## SUPPLIED MATERIAL

>> Start

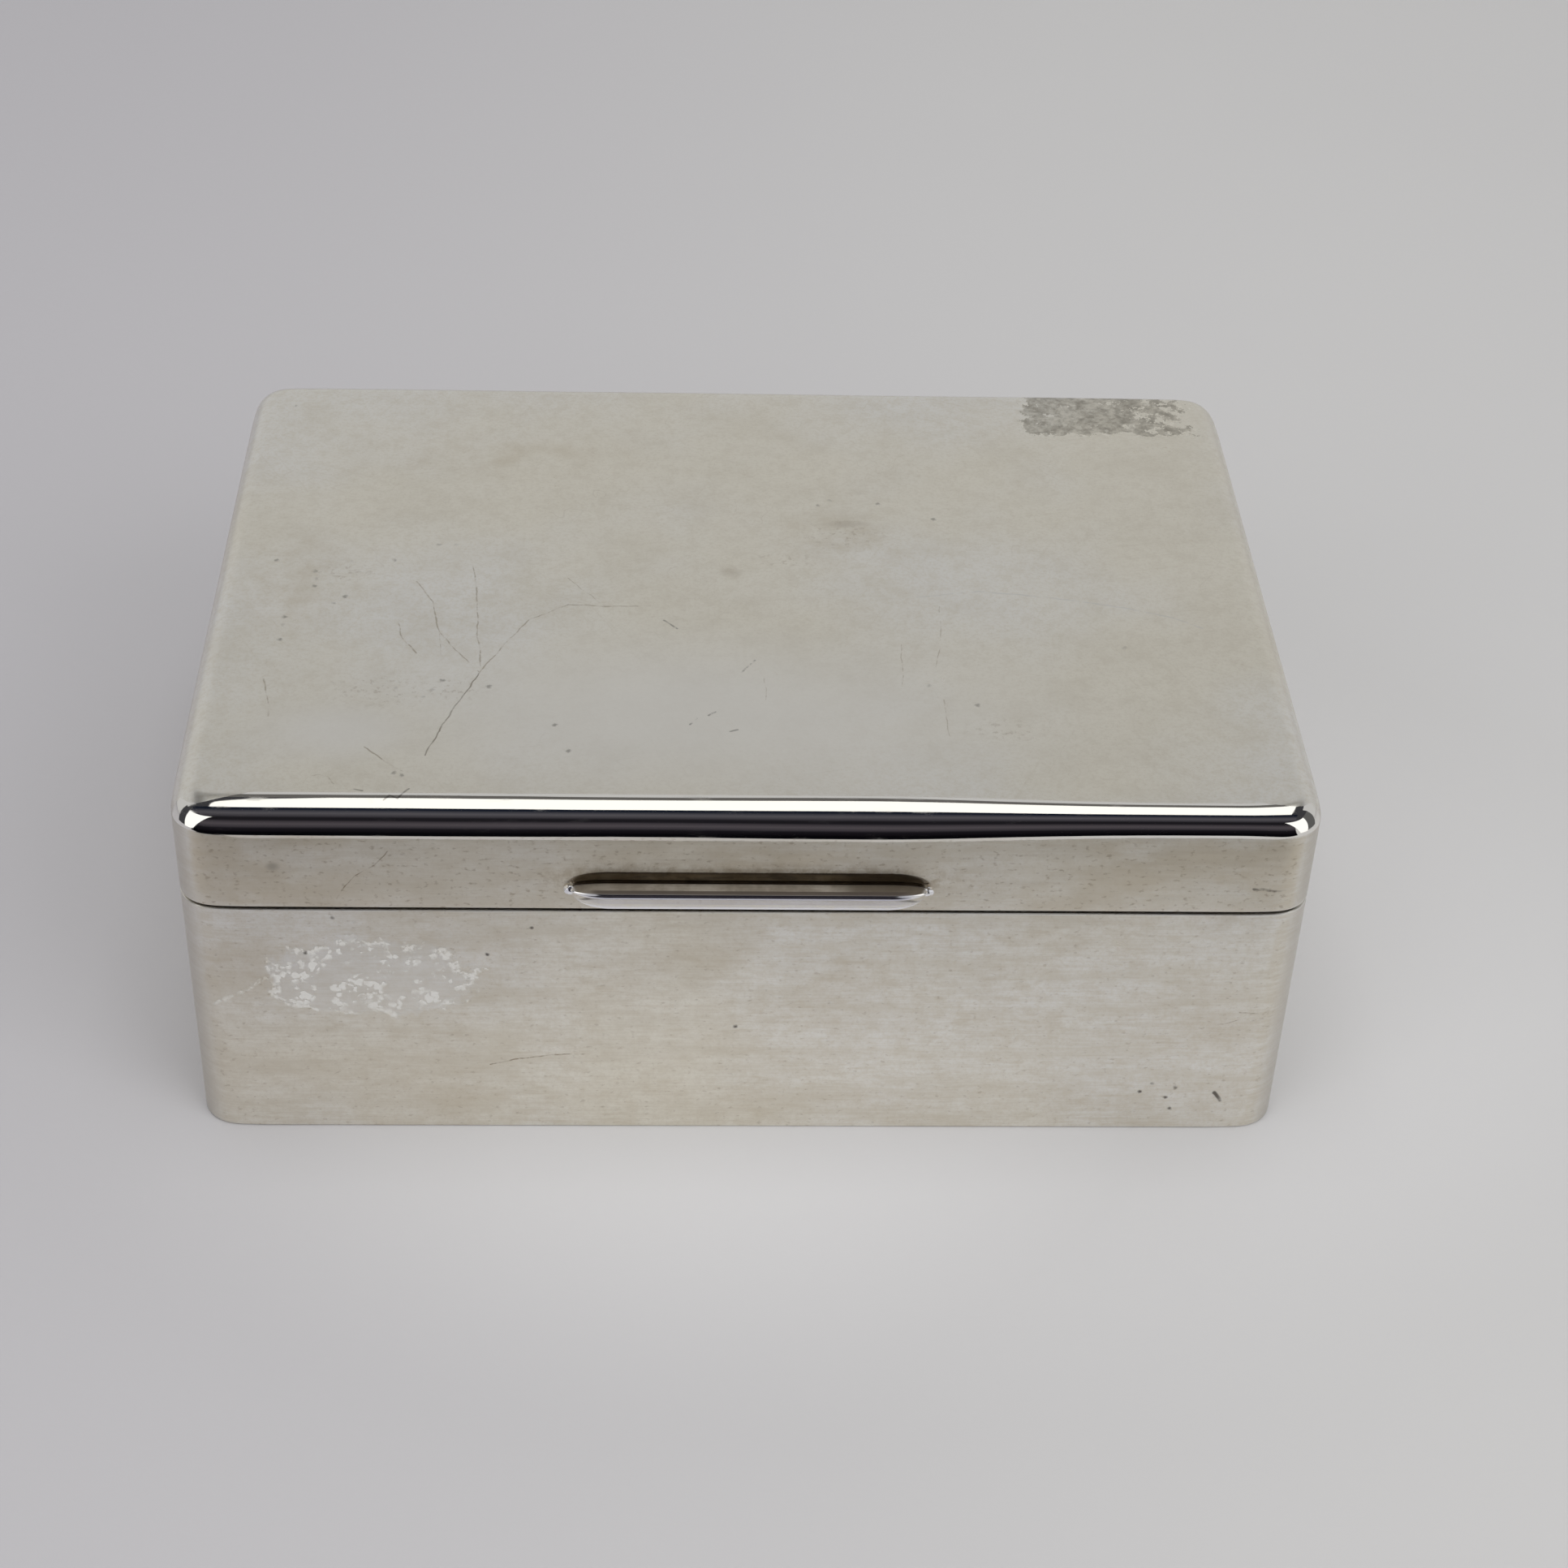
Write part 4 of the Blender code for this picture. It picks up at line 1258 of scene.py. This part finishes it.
def card_reach(point):
    """How far off a surface may be to show a card's point: little beyond the front edge of the lid."""
    nearest = Vector((min(max(point.x, -WIDTH / 2), WIDTH / 2), FRONT, TOP))
    return (point - nearest).length * REACH_SHARE + REACH_SPARE


def add_card(name, rows, material, colours=()):
    """A card through rows of points, that only glossy rays meet. Colours are given for each row."""
    bm = bmesh.new()
    layer = bm.verts.layers.float_color.new(CARD_COLOUR)
    grid = [[bm.verts.new(point) for point in row] for row in rows]
    for row, colour in zip(grid, colours):
        for vert in row:
            vert[layer] = (*colour, card_reach(vert.co))
    for low, high in zip(grid, grid[1:]):
        for i in range(len(low) - 1):
            bm.faces.new((low[i], low[i + 1], high[i + 1], high[i]))
    obj = new_object(name, bm, material)
    assign(obj, visible_camera=False, visible_diffuse=False, visible_shadow=False, visible_transmission=False)


EDGE_MIDDLE = Vector((0, FRONT, TOP))
LEFT_CORNER = Vector((-WIDTH / 2, FRONT, TOP))
RIGHT_CORNER = Vector((WIDTH / 2, FRONT, TOP))
WINDOW_WHITE = (1.15, 1.15, 1.13)
WINDOW_DARK = (0.05, 0.05, 0.055)
WINDOW_GREY = (0.11, 0.11, 0.11)
UPPER_DARK = (0.045, 0.045, 0.05)
DOME_STEPS_UP = 12

# Cards at the front corners, in metres and degrees: centre, distance, azimuths, elevations, and how far
# each side turns from foot to head. The arc above them has its shape in the same order
WINDOWS = (
    ("window_left", "window_white", LEFT_CORNER, 0.12, (-68, -46), (-24, 36), (0, 31)),
    ("window_right", "window_white", RIGHT_CORNER, 0.12, (50, 70), (-26, 34), (-26, 0)),
    ("frame_left", "window_frame", LEFT_CORNER, 0.132, (-92, -68), (-22, 36), (0, 0)),
    ("frame_right", "frame_grey", RIGHT_CORNER, 0.132, (70, 100), (-20, 36), (0, 0)),
)
UPPER_ARC = (EDGE_MIDDLE, 1.3, (-84, 100), (30, 72), (0, 0))
UPPER_STEPS = 48

# The white panel above the edge: height, angles from the zenith and ends in metres, with two cards behind it
PANEL_WHITE = (1.18, 1.17, 1.12)
PANEL_FRAME = (0.13, 0.125, 0.12)
PANEL_HEIGHT = 0.9
PANEL_NEAR = -14
PANEL_FAR = 30
PANEL_FRAME_FAR = 46
PANEL_LEFT_NEAR = -0.29
PANEL_LEFT_FAR = -0.15
PANEL_RIGHT = 0.50
BEHIND_PANEL = (-0.6, 0.9)
ENDS_LIFT = 0.01
FRAME_LIFT = 0.02

# The dark side of the room as the edge shows it: angle from the back through the top, distance and colour
DARK_SIDE = (
    (217, 0.07, (0.002, 0.002, 0.003)), (206, 0.09, (0.002, 0.002, 0.003)),
    (198, 0.14, (0.006, 0.005, 0.007)), (186, 0.22, (0.010, 0.009, 0.012)),
    (178, 0.28, (0.045, 0.040, 0.048)), (168, 0.36, (0.075, 0.066, 0.076)),
    (159, 0.44, (0.050, 0.044, 0.052)), (152, 0.52, (0.012, 0.011, 0.014)),
    (143, 0.60, (0.012, 0.011, 0.014)), (136, 0.68, (0.048, 0.045, 0.054)),
    (126, 0.76, (0.088, 0.084, 0.096)), (118, 0.82, (0.050, 0.050, 0.062)),
    (112, 0.87, (0.010, 0.013, 0.022)), (104, 0.92, (0.009, 0.012, 0.021)),
)
DARK_HALF = 0.056
DARK_SPREAD = (44, 36)
DARK_FOOT = 0.001
CARD_STEPS = 16


def dome_card(name, centre, distance, azimuths, elevations, turns, material, across=16, colours=()):
    """A card on a sphere about centre. Its two sides turn by those angles from its foot to its head."""
    rows = []
    for j in range(DOME_STEPS_UP + 1):
        elevation = elevations[0] + (elevations[1] - elevations[0]) * j / DOME_STEPS_UP
        first, last = (azimuth + turn * j / DOME_STEPS_UP for azimuth, turn in zip(azimuths, turns))
        steps = [first + (last - first) * i / across for i in range(across + 1)]
        rows.append([centre + towards(azimuth, elevation) * distance for azimuth in steps])
    add_card(name, rows, material, colours)


def ceiling_y(angle):
    return PANEL_HEIGHT * math.tan(math.radians(angle)) + FRONT


def add_surroundings():
    """What the polished edge shows: two windows, a white ceiling panel, and the dark side of the room."""
    colours = {"window_white": WINDOW_WHITE, "window_frame": WINDOW_DARK, "frame_grey": WINDOW_GREY}
    lights = {name: glow(name, colour) for name, colour in colours.items()}
    for name, light, *shape in WINDOWS:
        dome_card(name, *shape, lights[light])
    dark_side = glow("dark_side")
    upper = [UPPER_DARK] * (DOME_STEPS_UP + 1)
    dome_card("upper_arc", *UPPER_ARC, dark_side, across=UPPER_STEPS, colours=upper)

    ceiling = TOP + PANEL_HEIGHT
    near, far = ceiling_y(PANEL_NEAR), ceiling_y(PANEL_FAR)
    sides = ((PANEL_LEFT_NEAR, near), (PANEL_LEFT_FAR, far))
    panel = [[Vector((x, y, ceiling)) for x in (left, PANEL_RIGHT)] for left, y in sides]
    add_card("ceiling_panel", panel, glow("panel_white", PANEL_WHITE))
    behind = (
        ("panel_ends", far, ENDS_LIFT, glow("upper_dark", UPPER_DARK)),
        ("ceiling_frame", ceiling_y(PANEL_FRAME_FAR), FRAME_LIFT, glow("panel_frame", PANEL_FRAME)),
    )
    for name, last, lift, material in behind:
        rows = [[Vector((x, y, ceiling + lift)) for x in BEHIND_PANEL] for y in (near, last)]
        add_card(name, rows, material)

    rows = []
    for turn, distance, colour in DARK_SIDE:
        left, right = (DARK_HALF + distance * math.tan(math.radians(spread)) for spread in DARK_SPREAD)
        y = FRONT + distance * math.cos(math.radians(turn))
        z = max(TOP + distance * math.sin(math.radians(turn)), DARK_FOOT)
        steps = [-left + (right + left) * step / CARD_STEPS for step in range(CARD_STEPS + 1)]
        rows.append([Vector((x, y, z)) for x in steps])
    add_card("dark_front", rows, dark_side, [colour for turn, distance, colour in DARK_SIDE])


side_band()
base_plate()
lid_shell()
thumb_piece()
hinge(plain_silver("silver_hinge"), drawn_steel("steel_pin"))
dress_boards()
add_floor()
add_world()
add_surroundings()
add_lamps()
add_camera()
bpy.context.scene.view_settings.view_transform = "Standard"

bpy.context.view_layer.update()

>> End

## TO BE DONE
Exactly as they stand, set down the lines from the top of the data through the line with "return (point - nearest).length".

## EXERCISE RESPONSE
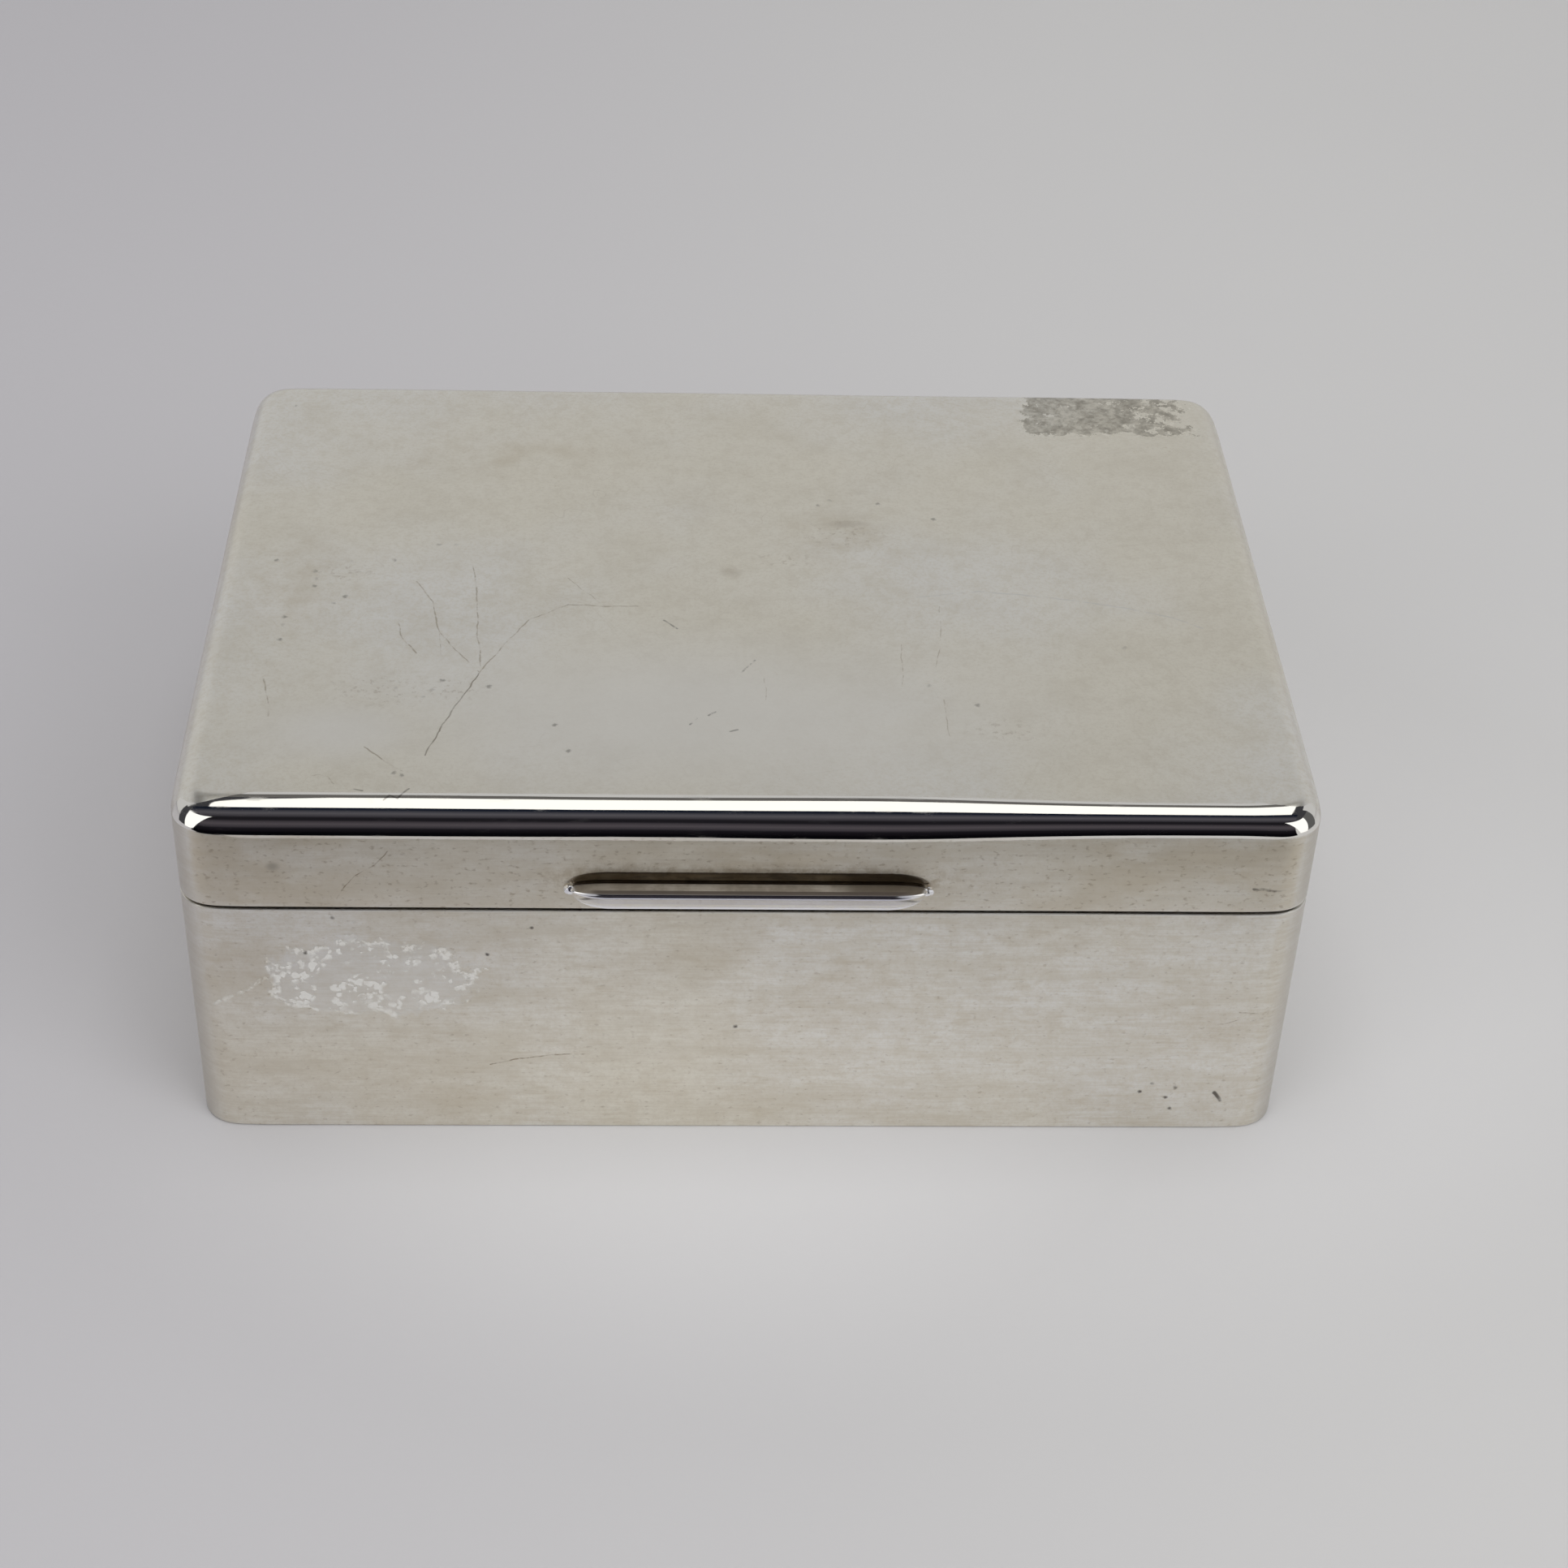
Write part 4 of the Blender code for this picture. It picks up at line 1258 of scene.py. This part finishes it.
def card_reach(point):
    """How far off a surface may be to show a card's point: little beyond the front edge of the lid."""
    nearest = Vector((min(max(point.x, -WIDTH / 2), WIDTH / 2), FRONT, TOP))
    return (point - nearest).length * REACH_SHARE + REACH_SPARE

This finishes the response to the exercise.